§ **TASK REQUIREMENTS**: Exactly retype the lines of the material from its first line to the line with "const gongHoleRadius = 3.3;", including both.

^^^^

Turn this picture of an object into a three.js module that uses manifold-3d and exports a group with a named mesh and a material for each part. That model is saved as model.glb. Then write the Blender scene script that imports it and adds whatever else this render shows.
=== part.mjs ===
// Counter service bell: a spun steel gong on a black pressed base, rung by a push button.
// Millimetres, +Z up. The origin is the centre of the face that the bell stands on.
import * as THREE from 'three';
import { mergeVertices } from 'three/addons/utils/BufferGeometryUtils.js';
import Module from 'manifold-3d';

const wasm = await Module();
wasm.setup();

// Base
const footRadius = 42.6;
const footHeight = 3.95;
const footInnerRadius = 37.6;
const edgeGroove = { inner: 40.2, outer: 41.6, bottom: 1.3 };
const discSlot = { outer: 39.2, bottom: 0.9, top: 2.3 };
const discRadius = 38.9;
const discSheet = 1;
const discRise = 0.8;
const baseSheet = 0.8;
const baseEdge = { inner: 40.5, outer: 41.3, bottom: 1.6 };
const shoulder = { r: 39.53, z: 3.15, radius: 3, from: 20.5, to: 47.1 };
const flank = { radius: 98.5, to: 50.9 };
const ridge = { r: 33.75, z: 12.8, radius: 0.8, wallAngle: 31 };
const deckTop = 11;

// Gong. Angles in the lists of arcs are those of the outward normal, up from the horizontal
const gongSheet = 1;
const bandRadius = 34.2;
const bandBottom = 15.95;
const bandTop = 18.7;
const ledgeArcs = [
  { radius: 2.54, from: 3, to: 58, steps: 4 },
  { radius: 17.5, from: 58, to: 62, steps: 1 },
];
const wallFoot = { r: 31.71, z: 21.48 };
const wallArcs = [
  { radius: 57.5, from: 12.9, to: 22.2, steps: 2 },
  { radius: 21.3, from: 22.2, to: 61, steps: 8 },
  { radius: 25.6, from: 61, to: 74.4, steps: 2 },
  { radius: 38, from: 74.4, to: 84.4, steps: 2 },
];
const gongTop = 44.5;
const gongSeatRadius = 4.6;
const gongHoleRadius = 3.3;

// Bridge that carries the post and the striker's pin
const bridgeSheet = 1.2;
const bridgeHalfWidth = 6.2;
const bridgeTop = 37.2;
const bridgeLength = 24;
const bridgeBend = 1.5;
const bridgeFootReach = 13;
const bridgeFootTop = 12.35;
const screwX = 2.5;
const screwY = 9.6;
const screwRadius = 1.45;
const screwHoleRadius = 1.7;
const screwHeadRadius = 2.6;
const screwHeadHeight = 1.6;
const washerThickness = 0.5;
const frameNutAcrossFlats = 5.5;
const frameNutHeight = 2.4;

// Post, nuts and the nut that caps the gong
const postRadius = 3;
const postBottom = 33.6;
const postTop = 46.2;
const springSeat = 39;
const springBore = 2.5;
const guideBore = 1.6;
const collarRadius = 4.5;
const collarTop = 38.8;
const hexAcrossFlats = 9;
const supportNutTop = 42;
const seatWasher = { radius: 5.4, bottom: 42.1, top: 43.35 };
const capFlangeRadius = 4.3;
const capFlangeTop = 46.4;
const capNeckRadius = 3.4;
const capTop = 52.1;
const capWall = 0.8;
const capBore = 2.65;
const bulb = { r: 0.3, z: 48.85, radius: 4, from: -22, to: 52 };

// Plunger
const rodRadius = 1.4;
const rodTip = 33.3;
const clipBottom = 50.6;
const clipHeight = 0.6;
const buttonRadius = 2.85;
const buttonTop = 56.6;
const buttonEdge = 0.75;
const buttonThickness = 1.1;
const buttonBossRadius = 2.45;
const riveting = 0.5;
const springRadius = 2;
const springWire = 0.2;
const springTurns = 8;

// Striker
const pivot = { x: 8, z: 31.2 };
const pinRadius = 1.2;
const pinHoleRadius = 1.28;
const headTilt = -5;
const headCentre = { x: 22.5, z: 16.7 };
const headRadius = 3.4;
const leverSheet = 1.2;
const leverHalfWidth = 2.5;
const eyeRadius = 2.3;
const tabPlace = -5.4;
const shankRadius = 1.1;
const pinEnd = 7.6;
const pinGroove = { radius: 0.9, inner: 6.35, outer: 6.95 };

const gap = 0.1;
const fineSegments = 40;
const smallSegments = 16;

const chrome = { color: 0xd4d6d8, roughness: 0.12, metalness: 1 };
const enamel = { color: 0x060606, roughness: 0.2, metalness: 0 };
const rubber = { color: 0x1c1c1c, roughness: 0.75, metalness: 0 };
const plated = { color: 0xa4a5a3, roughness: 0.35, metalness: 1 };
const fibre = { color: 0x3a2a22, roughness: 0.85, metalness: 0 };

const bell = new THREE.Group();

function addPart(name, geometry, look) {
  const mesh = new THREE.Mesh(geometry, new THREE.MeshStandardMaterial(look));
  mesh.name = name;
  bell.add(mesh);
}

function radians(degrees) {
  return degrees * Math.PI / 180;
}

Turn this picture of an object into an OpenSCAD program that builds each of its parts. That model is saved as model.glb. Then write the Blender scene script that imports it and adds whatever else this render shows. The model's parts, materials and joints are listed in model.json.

^^^^

§ **ANSWER**:
Turn this picture of an object into a three.js module that uses manifold-3d and exports a group with a named mesh and a material for each part. That model is saved as model.glb. Then write the Blender scene script that imports it and adds whatever else this render shows.
=== part.mjs ===
// Counter service bell: a spun steel gong on a black pressed base, rung by a push button.
// Millimetres, +Z up. The origin is the centre of the face that the bell stands on.
import * as THREE from 'three';
import { mergeVertices } from 'three/addons/utils/BufferGeometryUtils.js';
import Module from 'manifold-3d';

const wasm = await Module();
wasm.setup();

// Base
const footRadius = 42.6;
const footHeight = 3.95;
const footInnerRadius = 37.6;
const edgeGroove = { inner: 40.2, outer: 41.6, bottom: 1.3 };
const discSlot = { outer: 39.2, bottom: 0.9, top: 2.3 };
const discRadius = 38.9;
const discSheet = 1;
const discRise = 0.8;
const baseSheet = 0.8;
const baseEdge = { inner: 40.5, outer: 41.3, bottom: 1.6 };
const shoulder = { r: 39.53, z: 3.15, radius: 3, from: 20.5, to: 47.1 };
const flank = { radius: 98.5, to: 50.9 };
const ridge = { r: 33.75, z: 12.8, radius: 0.8, wallAngle: 31 };
const deckTop = 11;

// Gong. Angles in the lists of arcs are those of the outward normal, up from the horizontal
const gongSheet = 1;
const bandRadius = 34.2;
const bandBottom = 15.95;
const bandTop = 18.7;
const ledgeArcs = [
  { radius: 2.54, from: 3, to: 58, steps: 4 },
  { radius: 17.5, from: 58, to: 62, steps: 1 },
];
const wallFoot = { r: 31.71, z: 21.48 };
const wallArcs = [
  { radius: 57.5, from: 12.9, to: 22.2, steps: 2 },
  { radius: 21.3, from: 22.2, to: 61, steps: 8 },
  { radius: 25.6, from: 61, to: 74.4, steps: 2 },
  { radius: 38, from: 74.4, to: 84.4, steps: 2 },
];
const gongTop = 44.5;
const gongSeatRadius = 4.6;
const gongHoleRadius = 3.3;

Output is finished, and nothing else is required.